>> BEGIN

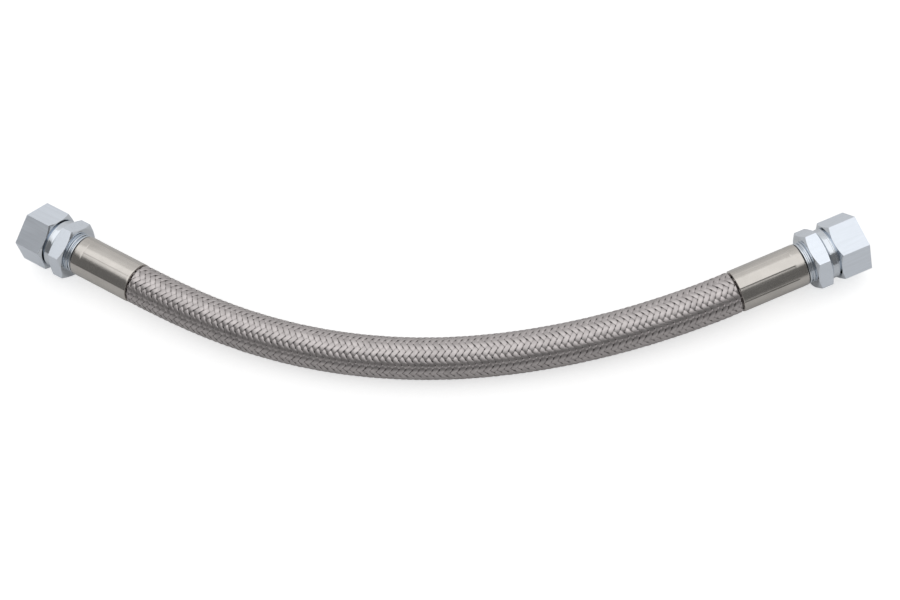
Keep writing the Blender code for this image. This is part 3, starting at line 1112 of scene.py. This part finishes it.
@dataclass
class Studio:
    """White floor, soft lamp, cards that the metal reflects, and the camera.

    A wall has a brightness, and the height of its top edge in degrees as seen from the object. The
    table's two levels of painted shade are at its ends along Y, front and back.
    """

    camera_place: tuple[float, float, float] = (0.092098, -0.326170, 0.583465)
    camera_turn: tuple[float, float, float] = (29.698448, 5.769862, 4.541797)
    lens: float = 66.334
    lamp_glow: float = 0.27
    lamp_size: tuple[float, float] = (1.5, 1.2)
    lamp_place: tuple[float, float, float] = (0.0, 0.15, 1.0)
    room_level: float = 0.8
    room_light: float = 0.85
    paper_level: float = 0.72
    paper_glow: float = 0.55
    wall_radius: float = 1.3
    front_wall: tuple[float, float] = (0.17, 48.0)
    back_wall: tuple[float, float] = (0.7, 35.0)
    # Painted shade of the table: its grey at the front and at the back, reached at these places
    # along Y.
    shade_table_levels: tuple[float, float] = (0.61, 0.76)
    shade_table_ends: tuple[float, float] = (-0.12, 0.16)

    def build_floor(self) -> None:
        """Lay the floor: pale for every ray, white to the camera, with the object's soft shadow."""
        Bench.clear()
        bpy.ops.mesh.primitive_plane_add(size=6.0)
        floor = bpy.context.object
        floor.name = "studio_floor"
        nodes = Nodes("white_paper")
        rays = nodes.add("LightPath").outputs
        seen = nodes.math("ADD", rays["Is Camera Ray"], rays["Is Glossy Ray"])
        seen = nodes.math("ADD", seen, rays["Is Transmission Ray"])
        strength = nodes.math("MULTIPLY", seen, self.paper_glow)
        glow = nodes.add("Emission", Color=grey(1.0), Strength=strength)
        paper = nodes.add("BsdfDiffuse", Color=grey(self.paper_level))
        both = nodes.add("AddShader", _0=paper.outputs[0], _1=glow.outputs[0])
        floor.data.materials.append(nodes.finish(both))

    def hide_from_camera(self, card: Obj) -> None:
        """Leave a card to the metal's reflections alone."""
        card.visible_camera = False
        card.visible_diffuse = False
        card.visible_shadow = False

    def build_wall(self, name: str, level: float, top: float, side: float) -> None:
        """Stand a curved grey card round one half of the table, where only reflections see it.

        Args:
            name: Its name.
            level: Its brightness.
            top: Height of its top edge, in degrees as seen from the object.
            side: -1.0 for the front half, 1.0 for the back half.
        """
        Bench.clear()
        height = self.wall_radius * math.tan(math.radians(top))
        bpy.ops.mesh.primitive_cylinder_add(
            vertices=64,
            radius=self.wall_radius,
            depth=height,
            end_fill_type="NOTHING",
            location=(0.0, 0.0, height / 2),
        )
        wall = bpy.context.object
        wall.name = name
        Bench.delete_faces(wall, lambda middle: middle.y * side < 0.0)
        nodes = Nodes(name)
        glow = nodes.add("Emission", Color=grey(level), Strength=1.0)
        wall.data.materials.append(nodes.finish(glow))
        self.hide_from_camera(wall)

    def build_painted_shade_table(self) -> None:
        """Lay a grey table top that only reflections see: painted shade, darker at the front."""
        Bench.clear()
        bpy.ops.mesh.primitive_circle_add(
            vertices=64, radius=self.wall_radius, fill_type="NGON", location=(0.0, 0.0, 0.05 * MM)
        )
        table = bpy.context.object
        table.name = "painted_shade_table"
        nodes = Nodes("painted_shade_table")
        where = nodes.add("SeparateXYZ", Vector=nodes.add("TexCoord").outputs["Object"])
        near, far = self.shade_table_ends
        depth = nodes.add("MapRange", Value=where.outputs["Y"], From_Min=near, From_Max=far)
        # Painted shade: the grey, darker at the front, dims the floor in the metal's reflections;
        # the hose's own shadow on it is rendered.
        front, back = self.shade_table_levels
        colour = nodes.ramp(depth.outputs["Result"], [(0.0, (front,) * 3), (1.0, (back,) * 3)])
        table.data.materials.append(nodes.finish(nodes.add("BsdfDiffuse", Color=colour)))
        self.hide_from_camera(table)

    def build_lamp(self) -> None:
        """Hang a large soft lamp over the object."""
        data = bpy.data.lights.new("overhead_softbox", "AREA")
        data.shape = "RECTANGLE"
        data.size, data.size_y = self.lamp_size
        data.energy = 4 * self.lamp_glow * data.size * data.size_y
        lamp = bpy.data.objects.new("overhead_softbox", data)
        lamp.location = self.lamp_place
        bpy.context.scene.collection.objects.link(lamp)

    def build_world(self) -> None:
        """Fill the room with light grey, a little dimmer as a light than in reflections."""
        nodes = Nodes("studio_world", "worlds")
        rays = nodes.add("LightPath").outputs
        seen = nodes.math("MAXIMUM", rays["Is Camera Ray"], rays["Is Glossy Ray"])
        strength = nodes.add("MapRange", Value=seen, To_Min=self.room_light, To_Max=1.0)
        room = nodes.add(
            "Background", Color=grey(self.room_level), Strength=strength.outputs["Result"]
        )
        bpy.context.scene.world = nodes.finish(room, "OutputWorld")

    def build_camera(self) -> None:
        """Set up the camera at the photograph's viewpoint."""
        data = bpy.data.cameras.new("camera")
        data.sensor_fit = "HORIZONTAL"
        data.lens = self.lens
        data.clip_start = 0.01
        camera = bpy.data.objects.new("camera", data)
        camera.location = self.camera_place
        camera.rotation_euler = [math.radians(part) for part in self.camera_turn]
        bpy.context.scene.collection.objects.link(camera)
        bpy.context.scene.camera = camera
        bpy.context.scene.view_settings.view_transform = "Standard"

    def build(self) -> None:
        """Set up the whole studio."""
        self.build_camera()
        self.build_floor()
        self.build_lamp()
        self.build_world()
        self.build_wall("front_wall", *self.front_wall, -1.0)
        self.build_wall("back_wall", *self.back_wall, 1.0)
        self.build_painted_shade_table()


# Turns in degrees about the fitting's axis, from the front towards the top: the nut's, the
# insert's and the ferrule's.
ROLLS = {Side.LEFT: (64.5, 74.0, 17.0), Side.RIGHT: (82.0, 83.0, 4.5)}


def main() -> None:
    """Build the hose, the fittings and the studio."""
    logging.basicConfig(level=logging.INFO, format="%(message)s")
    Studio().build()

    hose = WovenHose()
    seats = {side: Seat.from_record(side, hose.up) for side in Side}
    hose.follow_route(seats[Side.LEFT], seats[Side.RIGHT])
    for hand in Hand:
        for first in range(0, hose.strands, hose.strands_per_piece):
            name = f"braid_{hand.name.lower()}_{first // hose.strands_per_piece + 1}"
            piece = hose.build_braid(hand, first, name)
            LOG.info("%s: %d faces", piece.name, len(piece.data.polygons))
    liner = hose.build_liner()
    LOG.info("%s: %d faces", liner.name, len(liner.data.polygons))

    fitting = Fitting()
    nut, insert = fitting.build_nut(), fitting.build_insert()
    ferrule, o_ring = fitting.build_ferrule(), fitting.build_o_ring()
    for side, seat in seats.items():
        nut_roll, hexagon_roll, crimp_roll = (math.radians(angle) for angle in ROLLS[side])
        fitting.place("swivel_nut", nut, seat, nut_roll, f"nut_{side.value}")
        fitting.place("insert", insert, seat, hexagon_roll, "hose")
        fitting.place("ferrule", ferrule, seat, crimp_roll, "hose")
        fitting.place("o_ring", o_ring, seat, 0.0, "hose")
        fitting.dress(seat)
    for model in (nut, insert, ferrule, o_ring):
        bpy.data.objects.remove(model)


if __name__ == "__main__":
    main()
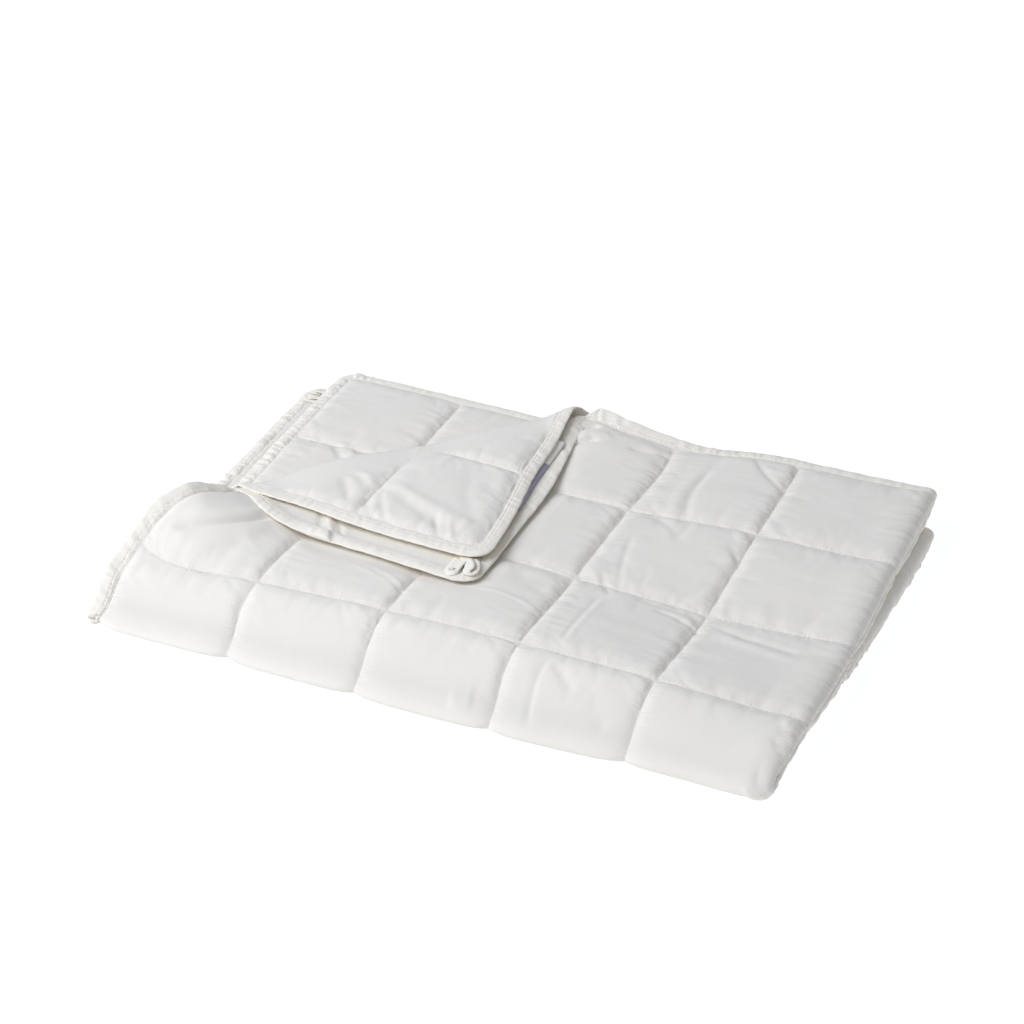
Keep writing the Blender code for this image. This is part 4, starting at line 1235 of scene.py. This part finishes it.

>> END

*EXERCISE DIRECTIONS:* Output each record exactly, leaving nothing out.

*REPLY TO THE EXERCISE:*
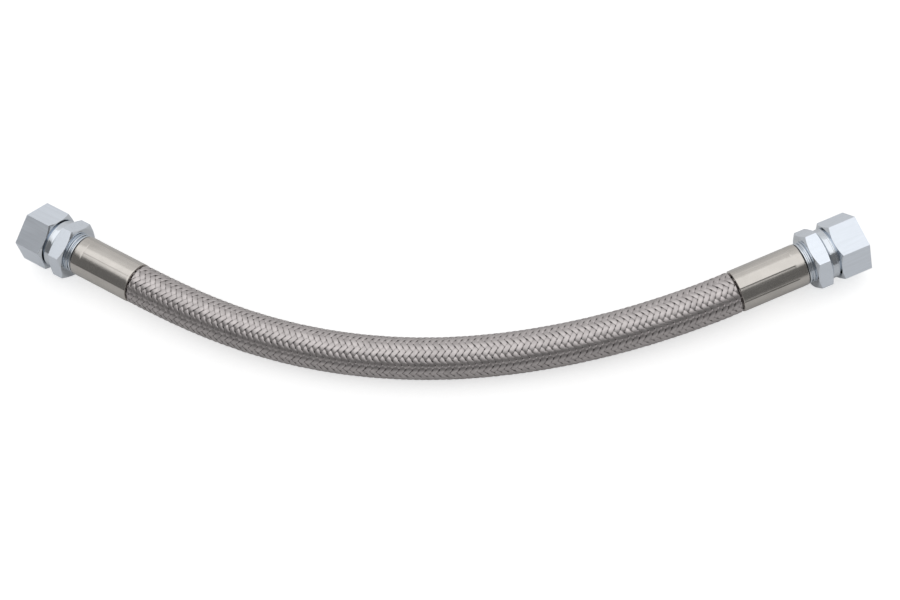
Keep writing the Blender code for this image. This is part 3, starting at line 1112 of scene.py. This part finishes it.
@dataclass
class Studio:
    """White floor, soft lamp, cards that the metal reflects, and the camera.

    A wall has a brightness, and the height of its top edge in degrees as seen from the object. The
    table's two levels of painted shade are at its ends along Y, front and back.
    """

    camera_place: tuple[float, float, float] = (0.092098, -0.326170, 0.583465)
    camera_turn: tuple[float, float, float] = (29.698448, 5.769862, 4.541797)
    lens: float = 66.334
    lamp_glow: float = 0.27
    lamp_size: tuple[float, float] = (1.5, 1.2)
    lamp_place: tuple[float, float, float] = (0.0, 0.15, 1.0)
    room_level: float = 0.8
    room_light: float = 0.85
    paper_level: float = 0.72
    paper_glow: float = 0.55
    wall_radius: float = 1.3
    front_wall: tuple[float, float] = (0.17, 48.0)
    back_wall: tuple[float, float] = (0.7, 35.0)
    # Painted shade of the table: its grey at the front and at the back, reached at these places
    # along Y.
    shade_table_levels: tuple[float, float] = (0.61, 0.76)
    shade_table_ends: tuple[float, float] = (-0.12, 0.16)

    def build_floor(self) -> None:
        """Lay the floor: pale for every ray, white to the camera, with the object's soft shadow."""
        Bench.clear()
        bpy.ops.mesh.primitive_plane_add(size=6.0)
        floor = bpy.context.object
        floor.name = "studio_floor"
        nodes = Nodes("white_paper")
        rays = nodes.add("LightPath").outputs
        seen = nodes.math("ADD", rays["Is Camera Ray"], rays["Is Glossy Ray"])
        seen = nodes.math("ADD", seen, rays["Is Transmission Ray"])
        strength = nodes.math("MULTIPLY", seen, self.paper_glow)
        glow = nodes.add("Emission", Color=grey(1.0), Strength=strength)
        paper = nodes.add("BsdfDiffuse", Color=grey(self.paper_level))
        both = nodes.add("AddShader", _0=paper.outputs[0], _1=glow.outputs[0])
        floor.data.materials.append(nodes.finish(both))

    def hide_from_camera(self, card: Obj) -> None:
        """Leave a card to the metal's reflections alone."""
        card.visible_camera = False
        card.visible_diffuse = False
        card.visible_shadow = False

    def build_wall(self, name: str, level: float, top: float, side: float) -> None:
        """Stand a curved grey card round one half of the table, where only reflections see it.

        Args:
            name: Its name.
            level: Its brightness.
            top: Height of its top edge, in degrees as seen from the object.
            side: -1.0 for the front half, 1.0 for the back half.
        """
        Bench.clear()
        height = self.wall_radius * math.tan(math.radians(top))
        bpy.ops.mesh.primitive_cylinder_add(
            vertices=64,
            radius=self.wall_radius,
            depth=height,
            end_fill_type="NOTHING",
            location=(0.0, 0.0, height / 2),
        )
        wall = bpy.context.object
        wall.name = name
        Bench.delete_faces(wall, lambda middle: middle.y * side < 0.0)
        nodes = Nodes(name)
        glow = nodes.add("Emission", Color=grey(level), Strength=1.0)
        wall.data.materials.append(nodes.finish(glow))
        self.hide_from_camera(wall)

    def build_painted_shade_table(self) -> None:
        """Lay a grey table top that only reflections see: painted shade, darker at the front."""
        Bench.clear()
        bpy.ops.mesh.primitive_circle_add(
            vertices=64, radius=self.wall_radius, fill_type="NGON", location=(0.0, 0.0, 0.05 * MM)
        )
        table = bpy.context.object
        table.name = "painted_shade_table"
        nodes = Nodes("painted_shade_table")
        where = nodes.add("SeparateXYZ", Vector=nodes.add("TexCoord").outputs["Object"])
        near, far = self.shade_table_ends
        depth = nodes.add("MapRange", Value=where.outputs["Y"], From_Min=near, From_Max=far)
        # Painted shade: the grey, darker at the front, dims the floor in the metal's reflections;
        # the hose's own shadow on it is rendered.
        front, back = self.shade_table_levels
        colour = nodes.ramp(depth.outputs["Result"], [(0.0, (front,) * 3), (1.0, (back,) * 3)])
        table.data.materials.append(nodes.finish(nodes.add("BsdfDiffuse", Color=colour)))
        self.hide_from_camera(table)

    def build_lamp(self) -> None:
        """Hang a large soft lamp over the object."""
        data = bpy.data.lights.new("overhead_softbox", "AREA")
        data.shape = "RECTANGLE"
        data.size, data.size_y = self.lamp_size
        data.energy = 4 * self.lamp_glow * data.size * data.size_y
        lamp = bpy.data.objects.new("overhead_softbox", data)
        lamp.location = self.lamp_place
        bpy.context.scene.collection.objects.link(lamp)

    def build_world(self) -> None:
        """Fill the room with light grey, a little dimmer as a light than in reflections."""
        nodes = Nodes("studio_world", "worlds")
        rays = nodes.add("LightPath").outputs
        seen = nodes.math("MAXIMUM", rays["Is Camera Ray"], rays["Is Glossy Ray"])
        strength = nodes.add("MapRange", Value=seen, To_Min=self.room_light, To_Max=1.0)
        room = nodes.add(
            "Background", Color=grey(self.room_level), Strength=strength.outputs["Result"]
        )
        bpy.context.scene.world = nodes.finish(room, "OutputWorld")

    def build_camera(self) -> None:
        """Set up the camera at the photograph's viewpoint."""
        data = bpy.data.cameras.new("camera")
        data.sensor_fit = "HORIZONTAL"
        data.lens = self.lens
        data.clip_start = 0.01
        camera = bpy.data.objects.new("camera", data)
        camera.location = self.camera_place
        camera.rotation_euler = [math.radians(part) for part in self.camera_turn]
        bpy.context.scene.collection.objects.link(camera)
        bpy.context.scene.camera = camera
        bpy.context.scene.view_settings.view_transform = "Standard"

    def build(self) -> None:
        """Set up the whole studio."""
        self.build_camera()
        self.build_floor()
        self.build_lamp()
        self.build_world()
        self.build_wall("front_wall", *self.front_wall, -1.0)
        self.build_wall("back_wall", *self.back_wall, 1.0)
        self.build_painted_shade_table()


# Turns in degrees about the fitting's axis, from the front towards the top: the nut's, the
# insert's and the ferrule's.
ROLLS = {Side.LEFT: (64.5, 74.0, 17.0), Side.RIGHT: (82.0, 83.0, 4.5)}


def main() -> None:
    """Build the hose, the fittings and the studio."""
    logging.basicConfig(level=logging.INFO, format="%(message)s")
    Studio().build()

    hose = WovenHose()
    seats = {side: Seat.from_record(side, hose.up) for side in Side}
    hose.follow_route(seats[Side.LEFT], seats[Side.RIGHT])
    for hand in Hand:
        for first in range(0, hose.strands, hose.strands_per_piece):
            name = f"braid_{hand.name.lower()}_{first // hose.strands_per_piece + 1}"
            piece = hose.build_braid(hand, first, name)
            LOG.info("%s: %d faces", piece.name, len(piece.data.polygons))
    liner = hose.build_liner()
    LOG.info("%s: %d faces", liner.name, len(liner.data.polygons))

    fitting = Fitting()
    nut, insert = fitting.build_nut(), fitting.build_insert()
    ferrule, o_ring = fitting.build_ferrule(), fitting.build_o_ring()
    for side, seat in seats.items():
        nut_roll, hexagon_roll, crimp_roll = (math.radians(angle) for angle in ROLLS[side])
        fitting.place("swivel_nut", nut, seat, nut_roll, f"nut_{side.value}")
        fitting.place("insert", insert, seat, hexagon_roll, "hose")
        fitting.place("ferrule", ferrule, seat, crimp_roll, "hose")
        fitting.place("o_ring", o_ring, seat, 0.0, "hose")
        fitting.dress(seat)
    for model in (nut, insert, ferrule, o_ring):
        bpy.data.objects.remove(model)


if __name__ == "__main__":
    main()
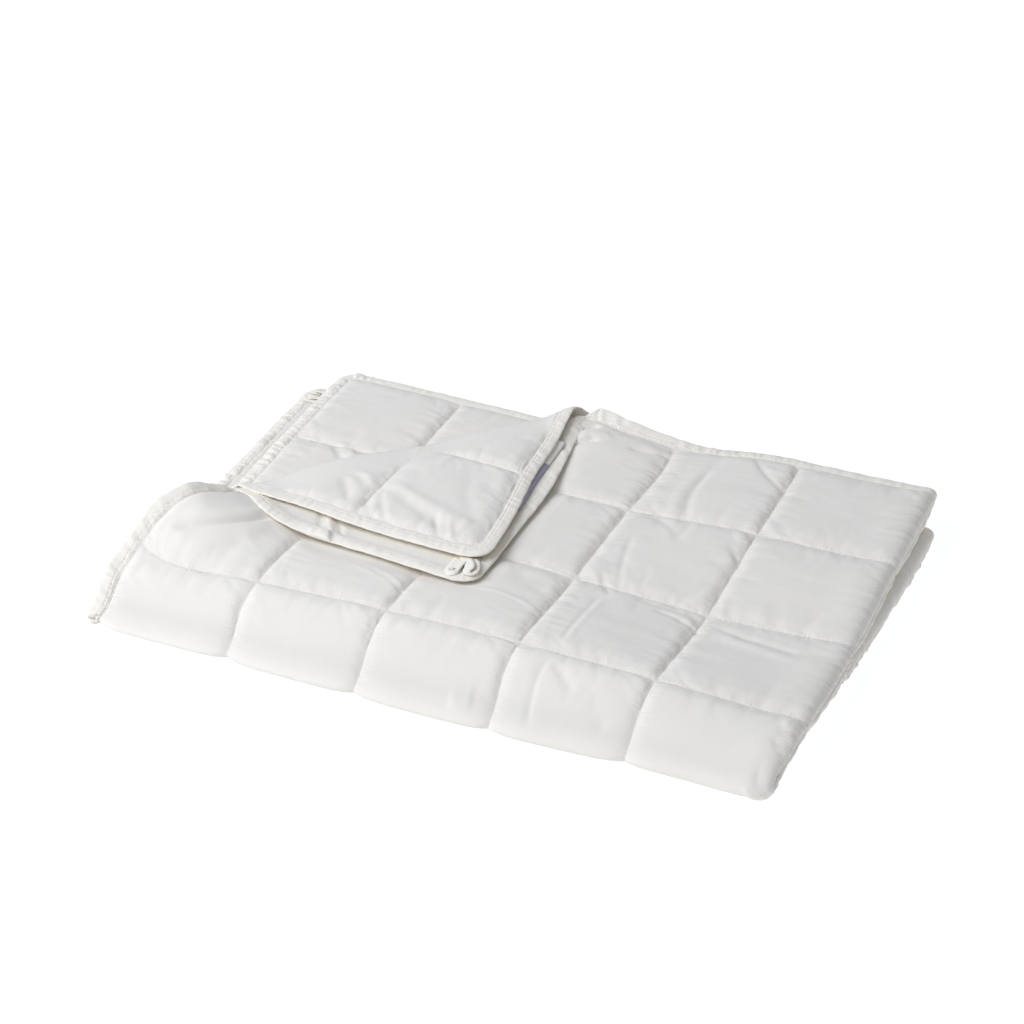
Keep writing the Blender code for this image. This is part 4, starting at line 1235 of scene.py. This part finishes it.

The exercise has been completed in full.